In the way a dream like that can stick with you and taunt you with what your subconscious is thinking about, in the all the subtle ways a completely fictional experience can shape your perceptions of yourself and your world: that is how In The House... affected me.
It's not an easy book to read, In The House... and not a comforting one. But I'm glad I read it. I don't know that I'd ever read it again; in that way the book is like my visit to the Holocaust Museum: an experience I feel like I should have, but not one I'd want to repeat.
All that said, it is an excellent excellent book. It is a book that I think deserves to be far more widely known than it is already, because people should know that storytelling this powerful and unsettling exists. It's a book that opens up a new possible.
The plot of the book is sort of secondary, and doesn't do the book justice. In a nutshell, a man and a woman -- they're never named, although hints about the woman's name are given and made me think maybe I was right about this being, in part, a retelling of a bible story -- move to a wilderness area, between a lake and the woods. They plan to raise a family and live there alone, but events overtake them and the resultant story is both fantastic and terrible in its unfolding.
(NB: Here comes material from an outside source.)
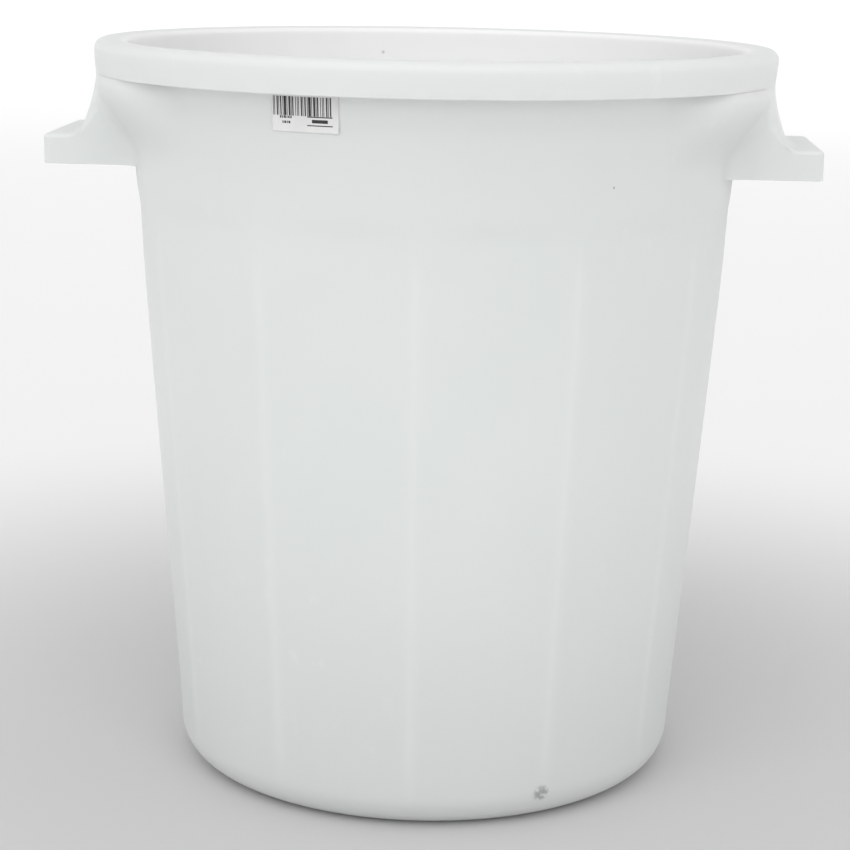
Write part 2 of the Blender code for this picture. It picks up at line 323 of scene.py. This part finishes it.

That mundane description, though, doesn't explain the poetry of the book, both in the language used (Matt Bell is a wonderful writer) and in the way the world acts around the man and the woman, and the way they act. The woman can sing things into existence, while the man, cruder, must build and hunt and trap. Their efforts to have a family eventually tear into their relationshp, causing the woman to wreak havoc with reality, while the man has run-ins with a bear and a monster in the lake.
From there, the story gets ever more compelling and more extraordinarily irrational. It would spoil too much to say what happens, but stars fall from the sky, there is a phenomenal showdown between the man and the various beasts, a descent into almost-literal madness, and the creation of whole new worlds within other worlds. It's amazing.
It's also very, very dark. It's like the Brothers Grimm decided to retell all the scariest stories humanity has ever come up with, or like Edgar Allan Poe's fever dream. It was a book that I read only in short sittings; after 30 or 45 minutes I had to come up for air and do something else for a while.
It's not a book for everyone. It's a real challenge, reading it, but each page is more compelling than the last. The story just kept getting better and better, more and more astonishing, and each time I thought okay we're on our way back down now things just escalated even more to greater heights... or depths, I guess, as large parts of the story take place underground in the 'deep house' or even lower, below a giant staircase that descends so far into the earth that time actually stops meaning anything for a while... until the story comes to an ending rather abruptly, in a way that makes perfect sense.
I think it's very much worth trying to read it. If you get two or three pages into it, you'll either not want to stop or will give it up right away; it's that kind of a book. It's totally worth it, though. I don't think I'll ever forget the bear, and the lake monster, and the children... oh man, the children! If you thought kids in movies like Children of the Corn or Goodnight Mommy were freaky, wait until you get to the part in this book where there are hundreds, if not more, children of varying shapes and sizes keeping the man from entering the woods and attacking each other and singing, each, a single note of a song over and over. Images like that will stay with me for a long, long time. Maybe forever. I can sit here and remember the arc of the story, the lake battle, the descent and subsequent ascent through the deep house, and feel a sort of dread. It's not a bad feeling in a sense: reading books like this is the modern equivalent of a Grimm story or Beowulf. It's a way of connecting to a more primal feeling within us, the subconscious that makes us who we are even when we don't understand why it is doing so. In digging up dreadful images and descrescendoes of terror, remorse, and guilt, a book like this reminds us of the darkness our lives could be, and makes you more grateful when you look up from it and realize you're not in a house made up of rooms each of which has one thing in it, and that one thing is a mockery of what life should be. No, you're in your own house where nature is not a terrifying set of half-dead animals rising from their graves, where children do not need to be sung into proper shapes. Reading this book is a journey into elemental forms of emotion that you surface from like a kid diving as far down as he can in a deep cold lake only to swim to the surface as quickly as he can to make sure the sun still exists and he can still breathe.
I don't think I'll ever forget it. I don't think it's the kind of book you can forget. I'm not sure I'd want to, though, even if I could.